Campaign URL tags are the sets of parameters all taken together, and put onto the end of your URL, which is then provided to the paid traffic partner (e.g. Google), or shoved your Tweet. This whole URL is called a Landing Page URL, or Landing Page.


When Campaign URL tagging is correct, life is awesome. Your analytics data tells you wonderful things about the mega amounts of people coming from your Google ad and want to buy “Shoes for Valentines”.


When tagging is cruddy, life sucks and your analytics tells you half or less of the story or virtually none. Bad tagging is kindly referred to as an Attribution Problem.


Don't’ have bad tagging, lose your jelly beans and have an Attribution problem.


Some companies I've worked with (no names) pay in excess of $200 million / year on paid marketing, and call it Performance Marketing. When your analytics can’t track the keyword you bought then it’s pretty tough to know if making money. On average, I've seen this problem affect up to 10% of a company’s traffic when they think they are tagging successfully = a $40 mil/yr problem. Even in Vegas, that buys you High Roller status, except in this case, you’re losing.


Performance marketing is supposed to refer to good performance.


You’re leaving money on the table when there isn't good Campaign URL tagging, and in my experience, it usually goes undetected for months and that’s completely fixable.


For all the money spent with Google, Bing, Adconion, or whatever company where we buy marketing traffic, none of them care how you tag your URLs. It’s all good as long as we pay them. If you use a cool ad management platform like DoubleClick for Search or Kenshoo, you have a great platform to track your stuff. But, once again, nobody is at home and watching your house. Ad platforms and ad or bidding management software doesn't do anything to take care of ALL of your Campaign URLs, especially for traffic not bought from Google or Bing.


There is nobody watching: no one cares about your URLs except you. Why? Because it’s your problem.


4 Ways to Fix the jelly bean bag:


  1. Create a set of Campaign URL tagging best practices and stick to it.


Google Analytics and Site Catalyst have tagging standards for URL parameters.  Your company may use both, so create a matrix in Excel to standardize what goes where and for what partner. That sounds kinky, but it isn't.


  1. Assign someone as the owner of your tagging scheme.

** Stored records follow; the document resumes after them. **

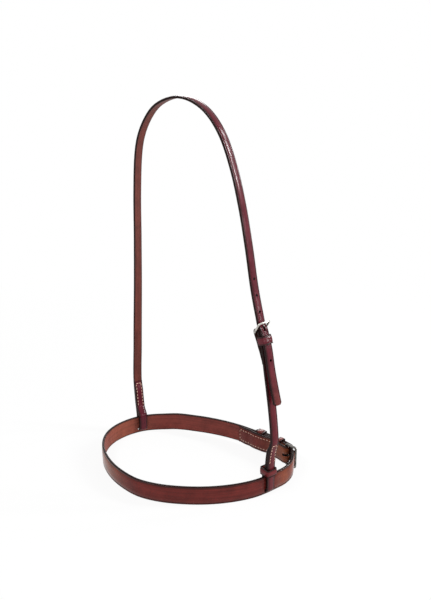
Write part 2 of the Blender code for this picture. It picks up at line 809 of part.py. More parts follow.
def cut_nose_band(nose_band, front, buckle, arch, chin_plane, cutters):
    bm = bmesh.new()
    for point, turn in ((arch.near, arch.near_turn), (arch.off, arch.off_slot_turn)):
        place = Matrix.Translation((point.x, point.y, loop_floor)) @ Matrix.Rotation(turn, 4, "Z")
        across = place @ Matrix.Rotation(math.pi / 2, 4, "Z") @ Matrix.Rotation(math.pi / 2, 4, "X")
        add_punch(bm, across, loop_slot_height / 2, loop_slot_length, 3 * nose_thickness)
    cutter_object("loop_slots", bm, nose_band, cutters)
    bm = bmesh.new()
    add_tongue_slot(bm, buckle, chin_plane)
    cutter_object("nose_tongue_slot", bm, nose_band, cutters)
    bm = bmesh.new()
    add_holes(bm, front, chin_plane, buckle, chin_hole_radius, chin_hole_slot, chin_hole_pitch, 1,
              0, chin_hole_count)
    add_point(bm, chin_plane, front, line_length(front), -1, nose_width, nose_thickness, chin_point_sides)
    cutter_object("nose_punch", bm, nose_band, cutters)


def cut_head_straps(straps, line, buckle, arch, cutters):
    bm = bmesh.new()
    add_tongue_slot(bm, buckle, arch.plane)
    cutter_object("cheek_punch", bm, straps["near_cheek_strap"], cutters, arch.turn)
    bm = bmesh.new()
    add_holes(bm, line, arch.plane, buckle, head_hole_radius, head_hole_slot, head_hole_pitch, -1,
              head_lower_hole_count, head_upper_hole_count)
    add_point(bm, arch.plane, line, 0, 1, head_width, head_thickness, head_point_sides)
    cutter_object("head_punch", bm, straps["head_strap"], cutters, arch.turn)


def stand_on_origin(root, made):
    """Moves everything together so that the origin is under the middle of the whole."""
    bpy.context.view_layer.update()
    depsgraph = bpy.context.evaluated_depsgraph_get()
    corners = []
    for obj in made.values():
        solid = obj.evaluated_get(depsgraph)
        corners += [obj.matrix_world @ vertex.co for vertex in solid.data.vertices]
    low = [min(corner[axis] for corner in corners) for axis in (0, 1)]
    high = [max(corner[axis] for corner in corners) for axis in (0, 1)]
    root.location = (-(low[0] + high[0]) / 2, -(low[1] + high[1]) / 2, 0)


build()
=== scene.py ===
"""The plain bridle noseband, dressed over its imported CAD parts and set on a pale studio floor."""

import json
import math

import bpy
import numpy as np
from bpy.props import FloatProperty, FloatVectorProperty, PointerProperty
from mathutils import Matrix, Vector


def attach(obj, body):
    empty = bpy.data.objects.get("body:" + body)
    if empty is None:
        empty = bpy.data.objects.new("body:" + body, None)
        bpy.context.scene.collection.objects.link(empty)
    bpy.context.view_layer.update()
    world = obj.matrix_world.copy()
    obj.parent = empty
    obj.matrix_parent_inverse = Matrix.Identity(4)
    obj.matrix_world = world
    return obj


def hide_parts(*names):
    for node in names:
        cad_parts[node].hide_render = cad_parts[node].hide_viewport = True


bl_info = {
    "name": "Bridle noseband",
    "version": (1, 0, 0),
    "blender": (4, 5, 0),
    "location": "View3D > Sidebar > Noseband",
    "description": "Builds a leather bridle noseband with its straps, buckles, keepers and stitching",
    "category": "Add Mesh",
}

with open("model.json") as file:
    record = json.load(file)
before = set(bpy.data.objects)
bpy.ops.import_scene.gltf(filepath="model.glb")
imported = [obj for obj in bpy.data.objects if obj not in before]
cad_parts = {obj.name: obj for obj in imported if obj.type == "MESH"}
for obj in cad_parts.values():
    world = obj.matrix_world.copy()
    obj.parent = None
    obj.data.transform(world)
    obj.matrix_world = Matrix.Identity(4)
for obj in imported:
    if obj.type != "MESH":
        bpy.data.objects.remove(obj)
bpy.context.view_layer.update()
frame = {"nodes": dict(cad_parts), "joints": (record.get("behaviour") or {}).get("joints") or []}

MM = 0.001

# Half the width of the nose strap, and of the head strap and the cheek strap
NOSE_HALF = 13.1 * MM
HEAD_HALF = 6.35 * MM

# How the CAD bends the straps. The nose strap rises towards the jaw buckle, between two places along Y. The
# foot of each leg of the head strap is turned round its seat on the nose strap, and that fades out upwards.
JAW_RISE = 4.3 * MM
JAW_RISE_START = 44.25 * MM
JAW_RISE_END = 83.15 * MM
LEG_LEVEL = 20.96 * MM
LEG_TURN_START = 84 * MM
LEGS = {
    "near": {"seat": Vector((122.72 * MM, LEG_LEVEL, 0)), "turn": math.radians(-9.35), "end": 450 * MM},
    "off": {"seat": Vector((-122.66 * MM, LEG_LEVEL, 0)), "turn": math.radians(-20.49), "end": 360 * MM},
}

# The slots of the nose strap: their lowest and highest point, how far they reach along the strap from the
# middle of a loop, and how much closer their ends are drawn in
SLOT_LOW = 1.5 * MM
SLOT_HIGH = 10 * MM
SLOT_REACH = 8.6 * MM
SLOT_DRAW = 0.4 * MM

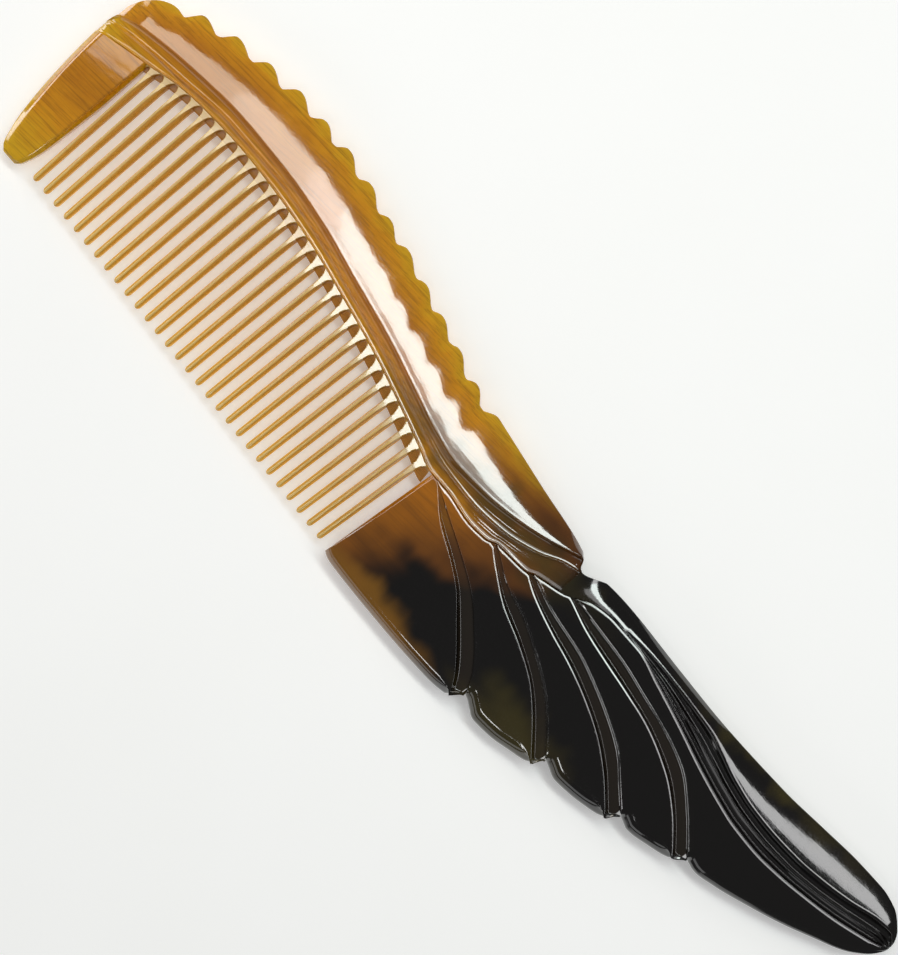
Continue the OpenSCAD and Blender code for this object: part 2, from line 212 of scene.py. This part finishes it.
class Finish:
    """A material under construction: node() adds one node of any type, the rest are short forms."""

    def __init__(self, name):
        self.material = bpy.data.materials.new(name)
        self.material.use_nodes = True
        self.tree = self.material.node_tree
        self.tree.nodes.clear()

    def node(self, kind, settings=None, inputs=None, output=0):
        """A node of this type: first its settings, then the values or wires of its sockets."""
        made = self.tree.nodes.new(kind)
        for name, value in (settings or {}).items():
            if name == "stops":
                ramp = made.color_ramp.elements
                while len(ramp) < len(value):
                    ramp.new(0.5)
                for stop, (place, colour) in zip(ramp, value):
                    stop.position, stop.color = place, (*colour, 1)
            else:
                setattr(made, name, value)
        for name, value in (inputs or {}).items():
            if isinstance(value, Wire):
                self.tree.links.new(value.socket, made.inputs[name])
            else:
                made.inputs[name].default_value = value
        return Wire(self, made.outputs[output]) if made.outputs else None

    def coordinates(self, stretch=(1, 1, 1), turn=0.0):
        """Object coordinates in millimetres, turned about Z by degrees and then stretched."""
        place = self.node("ShaderNodeTexCoord", output="Object")
        turned = self.node("ShaderNodeVectorRotate", {"rotation_type": "Z_AXIS"},
                           {"Vector": place, "Angle": math.radians(turn)})
        scale = tuple(part / MM for part in stretch)
        return self.node("ShaderNodeVectorMath", {"operation": "MULTIPLY"}, {0: turned, 1: scale})

    def part(self, vector, axis):
        """X, Y or Z of a vector, by its number."""
        return self.node("ShaderNodeSeparateXYZ", {}, {0: vector}, output=axis)

    def noise(self, vector, scale, detail=3.0, roughness=0.55, distortion=0.0):
        """A cloudy value from 0 to 1, with scale in features per millimetre."""
        return self.node("ShaderNodeTexNoise", {}, {
            "Vector": vector, "Scale": scale, "Detail": detail, "Roughness": roughness,
            "Distortion": distortion})

    def ramp(self, value, low, high, to_low=0.0, to_high=1.0):
        """value from low..high to to_low..to_high along a smooth S, held at both ends."""
        return self.node("ShaderNodeMapRange", {"interpolation_type": "SMOOTHSTEP"}, {
            "Value": value, "From Min": low, "From Max": high, "To Min": to_low, "To Max": to_high})

    def blend(self, mask, first, second, mode="MIX"):
        """One colour over another by a mask from 0 to 1."""
        first, second = (c if isinstance(c, Wire) else (*c, 1) for c in (first, second))
        return self.node("ShaderNodeMix", {"data_type": "RGBA", "blend_type": mode},
                         {0: mask, 6: first, 7: second}, output=2)

    def patch(self, x, y, centre, reach, edge=0.5):
        """1 inside an oval patch given by its centre and half sizes in millimetres, fading outside."""
        across, up = (x - centre[0]) * (1 / reach[0]), (y - centre[1]) * (1 / reach[1])
        return self.ramp((across * across + up * up) ** 0.5, 1 - edge, 1 + edge, 1.0, 0.0)

    def larger(self, first, second):
        """The larger of two values."""
        return self.node("ShaderNodeMath", {"operation": "MAXIMUM"}, {0: first, 1: second})

    def output(self, shader):
        self.node("ShaderNodeOutputMaterial", {}, {"Surface": shader})
        return self.material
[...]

This person is the Czar with absolute authority to tell anyone they’re tagging is kaput, whether for a single silly Tweet,or for the owner of the $500 million dollar performance marketing budget. This person also debugs problems with tagging, and makes sure new marketing people and campaigns do tagging according to plan.


  1. Assign another someone to work with traffic partners, and get them to “fix it”


Traffic partners like Google and Bing don’t listen to this noise because they aren't causing the problems. The smaller companies are the culprits. MANY times I've seen them just refuse to do the tagging that I've laid down. That’s just not good poker... for them. Assign someone (maybe the Campaign Czar above) to remind these partners that you’re paying them for a service, and to please do what you told them to do. They usually will. Many times, it’s just a set of honest mistakes, or bad coding that they’ll gladly fix. They want to make money too.


  1. Build or Buy a Campaign Management system that does your tracking for you.


Super important. Since there are over a hundred paid traffic partners out there in the US alone not counting dynamic duo of Google and Bing, there are a super huge amount of potential campaign URL tags. It’s a lot of debugging to do for hundreds of thousands of URLs and can make people lose their minds. Look for a Campaign Management solution that will allow you to create and store your URLs for ANY traffic partner, error check them, and store your stuff historically, as well as upload them to your hundred partners. There is only one I know of, and it’s under development by experienced people who worked their way through and conquered this big money drain problem.

* Watch for an update from me on a new solution for this problem in coming weeks.


Don’t drop your jelly beans on the ground; get a better bag.


This stuff is difficult only because it’s very exacting, but it’s not very technical. Think of it like running a tiny library, but each book makes you money if it gets returned. Don’t leave money on the poker table. Vegas always makes money, and Analytics was invented there by Ballys.